Craziest of all things is the success of Reed Grimm. Do you remember Reed Grimm? He's the guy with the family of musicians who's been on stages since he was like knee-high to a Seacrest. So he's got all these showbiz "chops," right? Really knows how to work a crowd, get 'em all jazzed up, yeah? Except, well, no. F. F minus to Reed Grimm. Least favorite contestant so far? Reed Grimm. He's grim. He's worse than that, he's Grimm. He's that bad. What a showboating motherf--ker this guy is, huh? Just a real hot-doggin', knee-knockin' sonofabitch, this one. What did he "sing" last night? He sang "I've Got a Golden Ticket" from Willy Wonka & The Chocolate Factory, because get it they get golden tickets in that movie and they also get them on Idol, except he didn't so much sing it as he did spit out some wails and hisses and some seriously dreadful whiteboy scatting that sounded absolutely nothing (what is it good for?) like the actual song. And he seemed soooo pleased with himself, and all the dope-o-nauts in the audience were all cheering for him because, why, to say loudly "I remember the movie you have just referenced!"? Congratulations, guys, you've seen that movie.
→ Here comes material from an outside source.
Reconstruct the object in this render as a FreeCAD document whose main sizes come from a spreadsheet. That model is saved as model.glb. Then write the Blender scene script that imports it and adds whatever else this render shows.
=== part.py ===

We're all terribly proud of you and find you super cool for referencing one of the most laboriously over-referenced movies in movie-referencing history. (I was a movie reference history major at PCU.) And Grimmsy up there with his sh-teating grin, ughhh. How unpleasant! How truly nutso. And yet the judges let him through, I guess because they think he's entertaining and that enough people will be too scared to admit they don't get it so will pretend that they like him and that he's cool. "Who? Reed Grimm? That guy who makes all the... noises, and refers to children's movies from the 1970s and seems almost painfully cocky and sure of himself? Oh, yeah. Yeah... He's... He's great. Just real, real... great." Enough, people! Let's all stand brave and strong and firm on this. Reed Grimm is the pits, the absolute Tartarus of pits, and he should be put back in his shipping container and sent back to whatever second-best-on-campus college a cappella group he crawled out of. Be gone, grim thing!
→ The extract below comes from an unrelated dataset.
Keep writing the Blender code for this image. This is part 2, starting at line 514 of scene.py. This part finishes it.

So I think that's basically what there is to say about this episode. That little kid with the impossibly wonderful name of David Leathers (Leathers... it's just so... something) who's otherwise kind of annoying was sent through, as was that weirdo from the park in New York City whose name is something with an "ake" sound in it but I can't remember so I'm just going to call him Jonathan Frakes, he went through. Number Two has made it through. A couple more blonde ladies, and that's it for now. Tonight is... group night I believe? Always more about fighting and social horror than actual singing, but that's OK. I'm just so happy to be at Hollywood Week, you guys. Back in the sweet sunny embrace of Blisshaven, CA. Where everyone's got a hug and a smile for ya, where the world is your oyster, where up in the Hills you can come home from a long day of work, tired and rattled after a scary medical incident, and sit on your couch and close your eyes, and almost drift off to sleep. Until, of course, you hear the key in the lock and the sound of laughter, sloppy slurry laughter, and you look up and there's your, ahem, housemate Tim Urban, and there, uh oh, is his new best pal Colton, Colton Dixon, lord of spikehair. And they're there wobbling in the foyer, obviously drunk, giggling about some conspiratorial thing. And all you want to do is run, oh god just grab Tim's hand and run out the door, because something bad is happening here, something dark and strange, with this Colton character. But for now you're tired, and the sun is dipping down into the Pacific, and soon it will be morning all over again, and you need to sleep. To have a black and empty sleep, free of dreams, there in smoky, smoggy Dreamland.